Es hapert an der Ausbildung
Nach Einschätzung vieler Fachleute hapert es bei der Ausbildung von Schwimmlehrern. „Wir wissen von Lehrern, die Schwimmen unterrichten, aber vorher noch nie in einem Schwimmbad standen“, berichtet Vailakis. Ähnliche Erfahrungen macht Armin Flohr, Präsident des Württembergischen DLRG. Das Kultusministerium bestätigt: Es seien Pädagogen fachfremd im Einsatz, wie viele, wisse man nicht. Jeder Schulleiter kann selbst entscheiden, wen er vor welche Klasse stellt. Lehrer und Referendare müssen aber belegen, dass sie Schüler im Notfall retten können – etwa mit einem Zertifikat des DLRG. Wer Schwimmen unterrichtet, muss außerdem Fortbildungen nachweisen.
„Das reicht bei Weitem nicht für einen guten Schwimmunterricht, der setzt ein Studium voraus“, sagt Peter Reich vom Schwimmlehrerverband. Außerdem gibt es offenkundig durchaus Unterschiede in der Ausbildung an den Pädagogischen Hochschulen. Dazu gab es Ende 2018 ein Gespräch zwischen Kultus- und Wissenschaftsministerium. Es ging nach Auskunft einer Sprecherin von Wissenschaftsministerin Theresia Bauer (Grüne) darum, dass „die Pädagogischen Hochschulen ihre Studiengänge daraufhin überprüfen, ob die verpflichtenden Inhalte entsprechend abgebildet sind, und diese – falls erforderlich – anpassen“.
An der Pädagogischen Hochschule (PH) Weingarten zum Beispiel ist Schwimmen laut Sprecher Arne Geertz kein Pflichtfach. Sportstudierende können aus fünf Bereichen drei wählen, Schwimmen ist nur eines dieser Wahlfächer. Dagegen heißt es aus dem Wissenschaftsministerium auf Anfrage, Schwimmen sei verpflichtender Teil des Studiums an allen sechs Pädagogischen Hochschulen im Land. Wie steht es um die Qualität des Unterrichts? Wie gut können Grundschüler schwimmen? Diese Fragen stellt sich auch das Kultusministerium und hat eine Studie in Auftrag geben. Ergebnisse sollen im Herbst vorliegen.

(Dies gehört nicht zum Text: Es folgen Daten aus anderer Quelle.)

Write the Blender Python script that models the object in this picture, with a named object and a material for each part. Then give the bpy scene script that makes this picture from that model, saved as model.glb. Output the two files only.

Ein weiteres Problem sind die vielen maroden Bäder. An der PH Weingarten trainieren angehende Lehrer in einem Sportzentrum. Das Schwimmbad stammt aus dem Jahr 1971, es gibt laut PH Gespräche mit dem Land über eine Sanierung. Wann diese kommt, ist offen. An der PH Ludwigsburg ist das Lehrbad vom Einsturz bedroht, es ist seit Herbst 2018 geschlossen. Bis 2022 ein neues Schwimmbad steht, müssen die Studierenden mit Bussen zu umliegenden Hallen fahren.
Marode Hallenbäder
Solche Fahrten sind für Schüler gerade in ländlichen Regionen Alltag. Die Situation verschärft sich, weil immer mehr Gemeinden sich ihre Bäder nicht mehr leisten können oder wollen. Seit 2007 haben im Südwesten rund 70 städtische Schwimmbäder geschlossen, viele weitere sind sanierungsbedürftig. Das zeigen Zahlen der DLRG. „Diese Entscheidung trifft kein Bürgermeister leichtfertig“, sagte eine Sprecherin des Gemeindetages, der mehr als 1000 Kommunen vertritt, „aber der Unterhalt eines Bades ist immer ein Zuschussgeschäft“. Neu entstehen oft Spaß- oder Wellnessbäder, das Schwimmen steht im Hintergrund.
„Wir gehen davon aus, dass es bei den öffentlichen Bädern einen erheblichen Sanierungsstau gibt. Um diesen zu beseitigen, braucht es eine gemeinsame Anstrengung von Land und Kommunen“, sagt Norbert Brugger vom Städtetag. Eine Abfrage bei allen Gemeinden soll bis Herbst die nötigen Daten liefern, um abzuschätzen, wie teuer das wird.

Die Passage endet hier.